B. Les limites à la restitution et la portée pratique de la solution
La cour circonscrit une exception nette: « L’emprunteur ne peut échapper à une telle restitution que s’il parvient à démontrer que le prêteur a commis une faute en libérant les fonds, laquelle lui permet d’obtenir des dommages et intérêts venant se compenser avec le capital emprunté. » Elle ajoute: « Dans cette dernière hypothèse toutefois, l’emprunteur demeure tenu de restituer le capital s’il ne justifie d’aucun préjudice en lien avec la faute du prêteur. »
Ces attendus tracent une ligne d’équilibre. Ils protègent l’emprunteur contre une libération fautive des fonds, par exemple en cas de versement malgré des irrégularités manifestes, mais exigent la preuve d’un préjudice corrélatif. À défaut, la restitution du capital s’impose, même si le crédit est annulé pour dol lors de la formation.
La solution incite les prêteurs à mieux encadrer leurs réseaux de distribution et leurs mandataires. Elle encourage des dispositifs de vérification de la compréhension linguistique, une information adaptée en cas de démarchage, et des pratiques de signature séparée clarifiant les rôles des intervenants. Elle ferme toutefois la voie à une exonération générale de restitution en l’absence de grief probant sur le déblocage des fonds.
La portée jurisprudentielle est double. Sur le terrain de la formation, l’arrêt conforte l’application de l’article 1138 au crédit affecté, en admettant que le dol du préposé intervenu à la souscription viciait le consentement au prêt. Sur celui des effets, il réaffirme une restitution principielle maîtrisée par l’exigence de preuve, maintenant un équilibre entre protection du consentement et prévention de l’enrichissement indu.

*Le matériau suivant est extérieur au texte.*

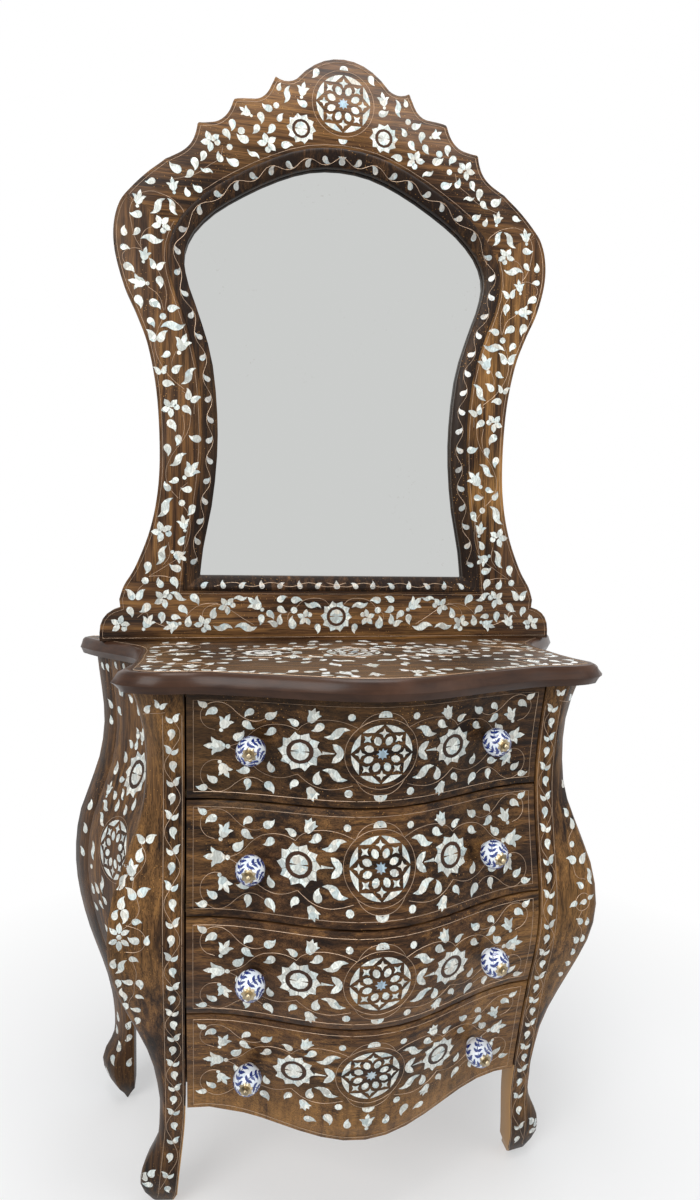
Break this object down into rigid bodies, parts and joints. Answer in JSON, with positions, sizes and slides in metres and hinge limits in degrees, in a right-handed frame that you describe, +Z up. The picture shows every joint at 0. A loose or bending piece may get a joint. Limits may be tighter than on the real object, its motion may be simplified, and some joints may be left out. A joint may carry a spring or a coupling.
{
  "type": "serpentine chest of drawers with standing mirror",
  "caption": "Inlaid walnut chest with a swelling serpentine front, drawers with ceramic knobs, cabriole corner posts and a shaped mirror frame standing on its top.",
  "frame": {"origin": "on the floor, under the middle of the whole object's width and depth", "axes": "+Z up, +Y towards the back, +X towards the right seen from the front, so the drawers open towards -Y"},
  "size_m": [0.9072, 0.5016, 1.8363],
  "materials": {
    "walnut": "polished walnut with pearl and wire inlay, semi-gloss",
    "dark_walnut": "very dark stained walnut, glossy",
    "inside_wood": "plain planed wood, matt",
    "ceramic": "white glazed ceramic with blue painted leaves",
    "brass": "worn brass",
    "mirror_glass": "silvered glass"
  },
  "bodies": {
    "case": {"top_panel": "walnut", "top_lipping": "dark_walnut", "front_post_left": "walnut", "front_post_right": "walnut", "rear_post_left": "walnut", "rear_post_right": "walnut", "side_panel_left": "walnut", "side_panel_right": "walnut", "back_panel": "inside_wood", "top_rail": "inside_wood", "dust_board_1": "inside_wood", "dust_board_2": "inside_wood", "dust_board_3": "inside_wood", "dust_board_4": "inside_wood", "mirror_crest": "walnut", "mirror_stile_left": "walnut", "mirror_stile_right": "walnut", "mirror_bottom_rail": "walnut", "mirror_inner_moulding": "dark_walnut", "mirror_glass": "mirror_glass", "mirror_back_board": "inside_wood", "mirror_batten_left": "inside_wood", "mirror_batten_right": "inside_wood"},
    "drawer_1": {"drawer_1_front": "walnut", "drawer_1_side_left": "inside_wood", "drawer_1_side_right": "inside_wood", "drawer_1_bottom": "inside_wood", "drawer_1_back": "inside_wood", "knob_1_left": "ceramic", "knob_1_right": "ceramic", "knob_bolt_1_left": "brass", "knob_bolt_1_right": "brass"},
    "drawer_2": {"drawer_2_front": "walnut", "drawer_2_side_left": "inside_wood", "drawer_2_side_right": "inside_wood", "drawer_2_bottom": "inside_wood", "drawer_2_back": "inside_wood", "knob_2_left": "ceramic", "knob_2_right": "ceramic", "knob_bolt_2_left": "brass", "knob_bolt_2_right": "brass"},
    "drawer_3": {"drawer_3_front": "walnut", "drawer_3_side_left": "inside_wood", "drawer_3_side_right": "inside_wood", "drawer_3_bottom": "inside_wood", "drawer_3_back": "inside_wood", "knob_3_left": "ceramic", "knob_3_right": "ceramic", "knob_bolt_3_left": "brass", "knob_bolt_3_right": "brass"},
    "drawer_4": {"drawer_4_front": "walnut", "drawer_4_side_left": "inside_wood", "drawer_4_side_right": "inside_wood", "drawer_4_bottom": "inside_wood", "drawer_4_back": "inside_wood", "knob_4_left": "ceramic", "knob_4_right": "ceramic", "knob_bolt_4_left": "brass", "knob_bolt_4_right": "brass"}
  },
  "joints": [
    {"name": "drawer_1_slide", "type": "slide", "parent": "case", "child": "drawer_1", "axis": [0, -1, 0], "range_m": [0, 0.26]},
    {"name": "drawer_2_slide", "type": "slide", "parent": "case", "child": "drawer_2", "axis": [0, -1, 0], "range_m": [0, 0.26]},
    {"name": "drawer_3_slide", "type": "slide", "parent": "case", "child": "drawer_3", "axis": [0, -1, 0], "range_m": [0, 0.26]},
    {"name": "drawer_4_slide", "type": "slide", "parent": "case", "child": "drawer_4", "axis": [0, -1, 0], "range_m": [0, 0.26]}
  ]
}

Ainsi, l’articulation entre nullité autonome du crédit et restitution du capital se trouve clarifiée. La citation initiale le rappelle avec force et clarté: le crédit peut être annulé « pour des causes qui lui sont propres », mais la sanction n’efface pas la dette de restitution, sauf démonstration d’une faute imputable au prêteur causant un préjudice compensable.